Hi, I have a question, which is not really operational but rather technological one. It concerns the Internet dial-in access. I hope there are several dial-in ISPs, not only transit ones, among you. Let me explain the situation. We are a "emerging" LEC in Czech Republic. Our aim is to build a wireless access network for data and telephony services. The wireless base stations will be connected to the voice and data switches, which will be interconnected via SDH network together. The problem is following: We expect a huge amount of Internet dial-in users, which will connect to the ISPs via our regular telephony service. We need to find a device, which will be placed between the base station and voice switch and capable to detect (based on the called number) the call to the ISPs, terminated it (e.g. completely bypass the voice switch) and provide some data interface, which will be connected to the ISP on the ordinary IP level.We know, in US you are facing the same problems with this kind of un-needed voice switches overload, your help will be very usefull for us.
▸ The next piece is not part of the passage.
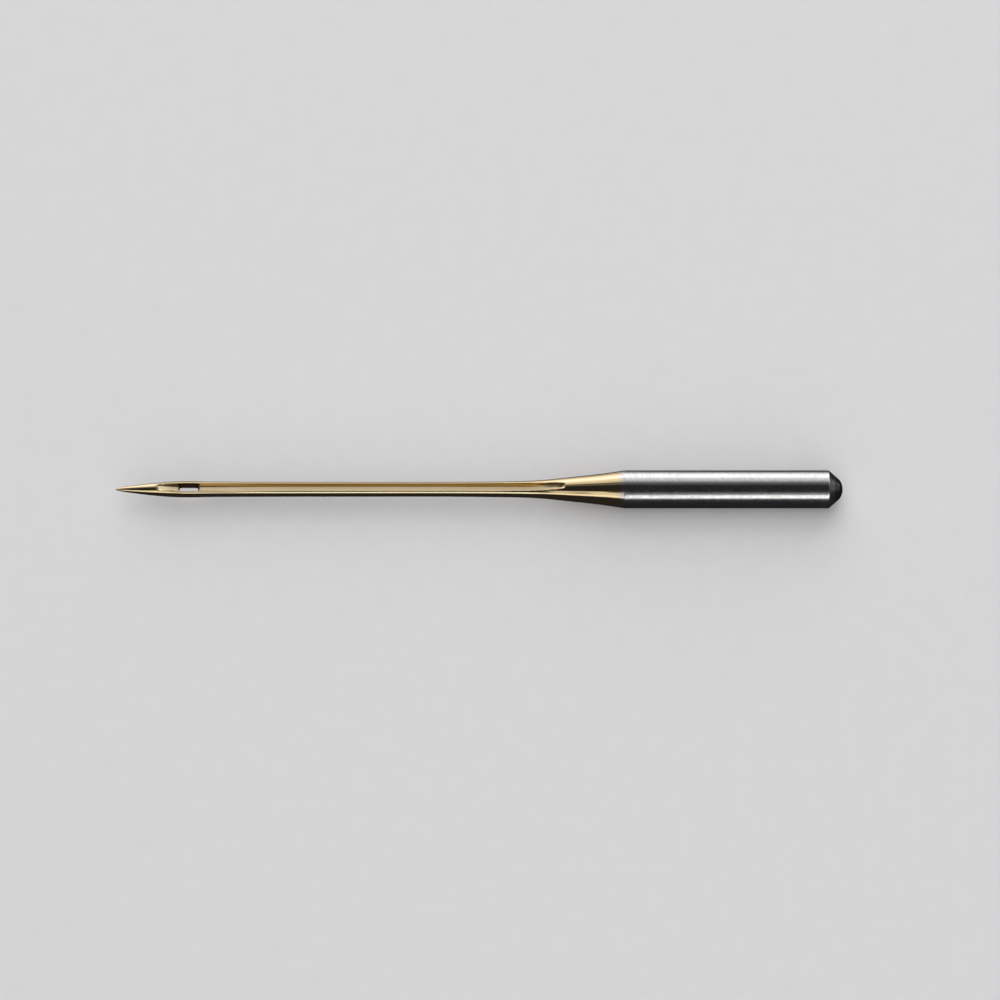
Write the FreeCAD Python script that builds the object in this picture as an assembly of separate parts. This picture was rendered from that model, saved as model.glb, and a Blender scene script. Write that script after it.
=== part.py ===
import FreeCAD, Part
import math
import os

# Lockstitch sewing machine needle with a plain round shank, one solid piece
# of steel wire: domed and chamfered butt, cylindrical shank, trumpet-shaped
# shoulder, slender blade, long thread groove, eye, short groove, hollow
# scarf and rounded point.
#
# Frame: millimetres, +X from the point to the butt, +Z up.  The needle lies
# on its shank as it comes to rest, long groove up and scarf down, with the
# origin under the middle of its length.  t is the distance from the tip.

# ---- lengths along the axis ------------------------------------------------
LENGTH = 38.30            # tip to butt
SHANK_D = 2.00            # plain round shank
SHOULDER_T = 26.82        # where the shoulder meets the shank
CHAMFER_T = 37.575        # where the butt chamfer starts
CHAMFER_LEN = 0.5645      # length of the chamfer cone along the axis
CHAMFER_HALF_DEG = 41.5   # chamfer cone, half angle from the axis

# ---- point -----------------------------------------------------------------
TIP_R = 0.045             # slightly rounded tip
TIP_HALF_DEG = 14.0       # slope of the point where the round tip starts

# ---- blade outline: t, radius --------------------------------------------------
BLADE = [
    (0.250, 0.0960),
    (0.600, 0.1570),
    (1.000, 0.2130),
    (1.500, 0.2740),
    (2.000, 0.3270),
    (2.500, 0.3700),
    (3.000, 0.4040),
    (3.400, 0.4190),
    (3.830, 0.4235),
    (4.300, 0.4195),
    (4.900, 0.4085),
    (6.000, 0.3985),
    (8.000, 0.3920),
    (11.00, 0.3880),
    (14.00, 0.3850),
    (17.00, 0.3850),
    (18.60, 0.3940),
    (20.30, 0.4140),
    (21.30, 0.4330),
    (22.00, 0.4590),
    (22.60, 0.4990),
    (23.42, 0.5810),
    (24.47, 0.6930),
    (25.53, 0.8120),
]
BLADE_STOPS = (6.000, 20.30)   # where its surface is divided
SHOULDER_SLOPE = 0.155    # flare of the shoulder where it meets the shank
SHOULDER_R = 1.00         # soft edge there
BUTT_EDGE_R = 0.05        # soft edges of the chamfer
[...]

My question is: Do somebody of you use some kind of this rerouting or DXCs bypass and with which devices or is this functionality included directly in the voice switch ??? Only pointers to vendors are quite sufficient - Nortel´s "Internet Thruway" can be a example. Thanks very much.
At 12:12 PM 13-08-97 +-200, Jan Novak wrote:
Do somebody of you use some kind of this rerouting or DXCs bypass and with
which devices or is this functionality included directly in the voice switch ???
Only pointers to vendors are quite sufficient - Nortel´s "Internet Thruway" can be a example.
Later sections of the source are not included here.